B. Tear down all the other stuff and keep Sears - gut it and develop the building into offices and condos (that average people can rent/buy)

C. Develop the land around Sears into a park, shops, a grocery store that is a SuperStore (Kroger, Piggly Wiggly, etc.)

D. Ban any developments that involve clubs (clubs cause problems and the area is already full of problems)

E. Plant trees, build schools, and bring back an area that needs a rebirth

F. Have a private security patrol on duty to keep crime away and to put an end to all of the problems in Crosstown

G. Then push north and redevelop Jackson, Watkins, Chelsea, and North Memphis

H. Push south and redevelop the other end of Midtown

I. Bring Memphis Back

Now - that is what needs to be done to Sears Crosstown!!

9:52 PM  
Blogger Pilgrim Tu said...

Yes, Gates, Metro is on Autumn beside the Post Office. It has been recently renovated, and is worth a visit. Something definitely needs to be done with Crosstown. I hope the new direction will be respectful of the legitimate businesses that have managed to succeed in that area.

Great blog, by the way. Kudos.

11:08 PM  
Blogger MATAlac said...

I'm half excited about this, but I'm a bit puzzled about the breaking-up of the building.

As for doing other stuff, Memphis has no laws allowing, you have to get a variance on each property to let a residence exist in an industrial/commercial zone.

As for development, I've been waining from the idea that either a big box developer or some other money will come along and use this building to its full potential. I also don't believe that low income housing so concentrated is such a good idea. I would be in favor of a consensus campaign about what the building can become a cultural focal point of area. As for funding that, I would look forward to a renewal of the Hope IV type programs back in the 90s. I think we've got atleast a couple of years to come to that possibility. But thats time to shape a clear concept at the intersection of what the community wants and what is feasable.

11:09 AM  
Blogger gatesofmemphis said...

MATAlac, what breakup are you talking about? I may have missed that.

Do you see any reason why it must be fully developed in one swoop? Greenfield developments often have phases spread over many years. Like land, that building isn't going anywhere. Each development would make the next that much more valuable. A non-standard anchor tenant -- say, an architecture school! -- could seed and fertilize development.

My optimism is based on a national real estate firm's participation, and their marketing it as a redevelopment. So I'm cautiously optimistic.

12:34 PM  
Blogger MATAlac said...

Yeah, at second glance I was concerned about the PDF, it almost encourages the space to be broken up.

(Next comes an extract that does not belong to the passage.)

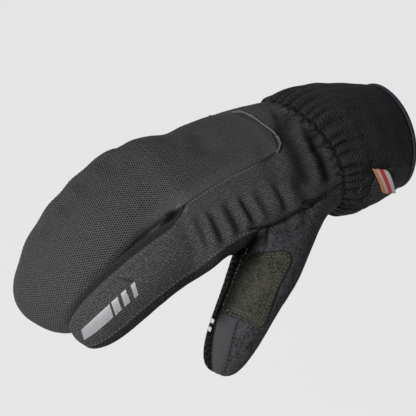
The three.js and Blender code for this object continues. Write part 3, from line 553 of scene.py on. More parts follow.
def unwrap(piece, grain):
    """Lays the mesh flat in metres, with u along the grain."""
    mesh = piece.data
    mesh.uv_layers.new(name="cloth")
    bpy.ops.object.select_all(action="DESELECT")
    bpy.context.view_layer.objects.active = piece
    piece.select_set(True)
    bpy.ops.object.mode_set(mode="EDIT")
    bpy.ops.mesh.select_all(action="SELECT")
    bpy.ops.uv.unwrap(method="ANGLE_BASED", margin=0.0)
    bpy.ops.object.mode_set(mode="OBJECT")
    layer = mesh.uv_layers["cloth"].uv
    flat = np.array([tuple(item.vector) for item in layer])
    points = coordinates(mesh)
    slope = np.zeros(2)
    solid_area = flat_area = 0.0
    for face in mesh.polygons:
        if face.material_index:
            continue
        loops = list(face.loop_indices)
        uv = flat[loops]
        xyz = points[list(face.vertices)]
        rolled = np.roll(uv, -1, axis=0)
        flat_area += abs(np.sum(uv[:, 0] * rolled[:, 1] - uv[:, 1] * rolled[:, 0])) / 2
        solid_area += face.area
        rise = (xyz - xyz.mean(0)) @ np.array(grain)
        uphill, *_ = np.linalg.lstsq(uv - uv.mean(0), rise, rcond=None)
        slope += uphill * face.area
    scale = math.sqrt(solid_area / max(flat_area, 1e-12))
    turn = -math.atan2(slope[1], slope[0])
    c, s = math.cos(turn) * scale, math.sin(turn) * scale
    turned = flat @ np.array([[c, s], [-s, c]])
    for item, value in zip(layer, turned):
        item.vector = value


def subdivided(piece, levels):
    """Rounds the piece off and applies it."""
    modifier = piece.modifiers.new("smooth", "SUBSURF")
    modifier.levels = modifier.render_levels = levels
    modifier.boundary_smooth = "PRESERVE_CORNERS"
    graph = bpy.context.evaluated_depsgraph_get()
    mesh = bpy.data.meshes.new_from_object(piece.evaluated_get(graph))
    piece.modifiers.clear()
    old = piece.data
    piece.data = mesh
    bpy.data.meshes.remove(old)
    piece.data.name = piece.name
    piece.data.shade_smooth()


def rim_loops(mesh):
    """Closed runs of vertices along the border of the outer faces, with the way inwards at each."""
    count = {}
    inside = {}
    for face in mesh.polygons:
        if face.material_index:
            continue
        corners = list(face.vertices)
        for a, b in zip(corners, corners[1:] + corners[:1]):
            count[(a, b)] = face.index
    nexts = {a: b for (a, b) in count if (b, a) not in count}
    for (a, b), face in count.items():
        if (b, a) not in count:
            inside[a] = face
    loops = []
    while nexts:
        start = next(iter(nexts))
        run = [start]
        at = nexts.pop(start)
        while at in nexts:
            run.append(at)
            at = nexts.pop(at)
        if len(run) > SHORTEST_RIM:
            loops.append([(v, mesh.polygons[inside[v]].center.copy()) for v in run])
    return loops


def tree_of(points):
    tree = KDTree(len(points))
    for i, p in enumerate(points):
        tree.insert(p, i)
    tree.balance()
    return tree


def seam_distance(mesh, loops):
    """Millimetres from each vertex to the rim, kept as an attribute."""
    rim = [mesh.vertices[v].co for loop in loops for v, _ in loop]
    tree = tree_of(rim)
    away = np.array([tree.find(v.co)[2] for v in mesh.vertices]) / MM
    keep(mesh, "seam", away)
    return away


def outer_share(mesh):
    """1 at vertices of the outer faces and 0 elsewhere."""
    share = np.zeros(len(mesh.vertices))
    for face in mesh.polygons:
        if face.material_index == 0:
            share[list(face.vertices)] = 1
    return share


def lumps(points, size, seed):
    """Smooth noise from -1 to 1 at each point."""
    shift = Vector((seed, 2 * seed, -seed))
    return np.array([noise.noise(Vector(p) / size + shift) for p in points])


# Panels of the hand

FORWARD = (-1, 0, 0)
INDEX_GRAIN = (-0.97, -0.05, -0.24)
THUMB_GRAIN = (-0.63, -0.385, -0.674)


def panel(cloth, grain, levels, crown, draw, reach, puckered=False):
    """How a panel is made: its cloth and grain, how often it is subdivided, how far it crowns between its
    seams, how deep and how wide its seams are drawn in (millimetres), and whether the wrist puckers it."""
    return {
        "cloth": cloth,
        "grain": grain,
        "levels": levels,
        "crown": crown,
        "draw": draw,
        "reach": reach,
        "puckered": puckered,
    }


PANELS = {
    "mitt_back": panel("mesh", FORWARD, levels=3, crown=0.9, draw=0.5, reach=1.8),
    "hand_back": panel("rib", INDEX_GRAIN, levels=3, crown=0.7, draw=0.4, reach=1.4, puckered=True),
    "palm": panel("palm", FORWARD, levels=2, crown=0.4, draw=0.6, reach=2.2),
    "finger_gusset": panel("gusset", FORWARD, levels=2, crown=0.2, draw=0.4, reach=1.6),
    "index_side": panel("side", INDEX_GRAIN, levels=3, crown=0.5, draw=0.7, reach=1.8),
    "thumb_back": panel("thumb", THUMB_GRAIN, levels=3, crown=0.0, draw=0.5, reach=1.5),
    "thumb_palm": panel("grip", THUMB_GRAIN, levels=2, crown=0.2, draw=0.5, reach=1.5),
    "thumb_touch_panel": panel("knit", THUMB_GRAIN, levels=3, crown=0.3, draw=0.5, reach=1.2),
}
CROWN_REACH = 9  # millimetres from a seam within which a panel rises to its crown
LUMP_SIZES = (14 * MM, 5 * MM)

# Folds of the hand's cloth

CARRIERS = ("mitt_back", "hand_back", "index_side", "finger_gusset", "thumb_back", "thumb_palm", "palm")


def fold(*through, width, depth, shade=0, on=CARRIERS):
    """A fold or ridge of the worn cloth: the pixels of the photograph that it runs through, its half width
    and depth in millimetres (a ridge is positive), how much painted shade it lays on the cloth, and the
    panels that it may lie on."""
    return {"through": through, "width": width * MM, "depth": depth * MM, "shade": shade, "on": on}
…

I almost brought up the idea of a school that offers massive studio space for its students.

I share your cautious optimism about the space, and the national promotion. I think that there should be a large scale charrette/ competition (like the one they had for Beale street landing a few years ago) And bring up the ideas of placing schools, housing and maybe a business incubator in the building to start things off. The basic idea is that if local people have a compelling vision of what this could become, then the development could be phased in harmony with that plan.

4:49 PM  
Anonymous Anonymous said...

I predict, the Sears Crosstown will building will be bought by an anonymous buyer and turn it in to luxurious condos and possible business offices. Memphis needs some kind of upscale building anyways---Memphis is boring and has absolutely nothing to do!